Livingston, Henry Brockholst

Livingston, Henry Brockholst (1757-1823) Associate Justice of the Supreme Court: Livingston was born in New York City on November 26, 1757, and graduated from the College of New Jersey (now Princeton) in 1774. When the Revolutionary War began, he entered the patriot army with the rank of captain. General Philip Schuyler chose him as one of his aides, so that Livingston became attached to the northern department with the rank of major. Later, Livingston served as an aide to General Arthur St. Clair during the siege of Fort Ticonderoga, and was with Benedict Arnold at Burgoyne's surrender in 1777. After returning to Schuyler's service and achieving the rank of lieutenant-colonel, he became the private secretary of his brother-in-law, John Jay, and went with him to Spain.

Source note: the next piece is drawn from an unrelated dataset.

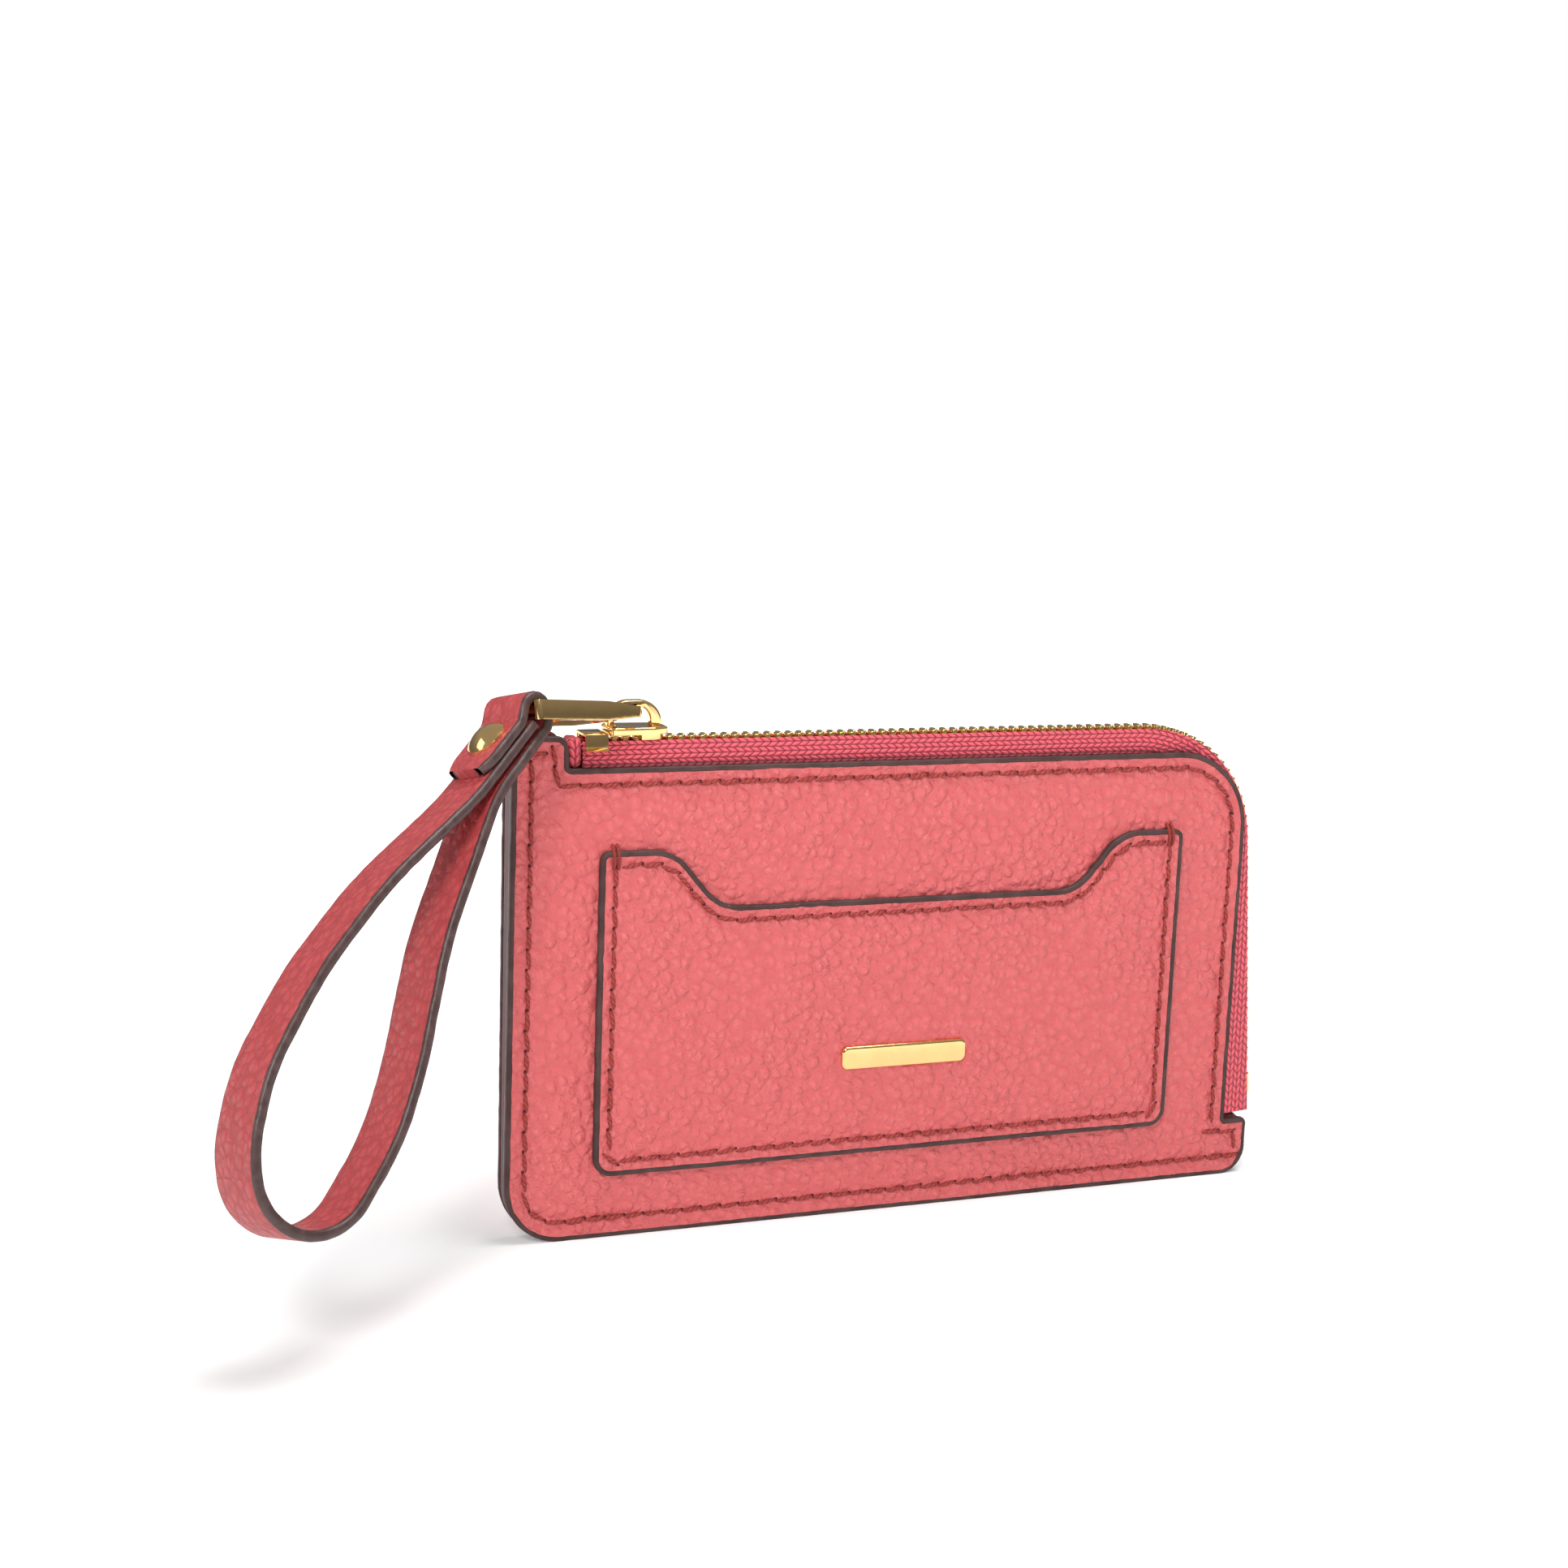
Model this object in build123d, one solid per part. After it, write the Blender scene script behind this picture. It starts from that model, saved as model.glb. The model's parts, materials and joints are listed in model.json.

On the way back to America, he was captured by the British and put in prison in New York. After his release, he began studying law, and was admitted to the bar in 1783. After the evacuation of New York, Livingston established his practice there, dropping his first name from that point on. In 1788, he was appointed a trustee of the New York Society Library. He became an associate judge of the New York Supreme Court in 1802, and was made an Associate Justice of the US Supreme Court in 1807. In 1805, he was elected vice-president of the New York Historical Society, and was one of the first corporators of the New York City Public School system. Livingston remained in the Supreme Court until his death, on March 19, 1823, in Washington, D.C.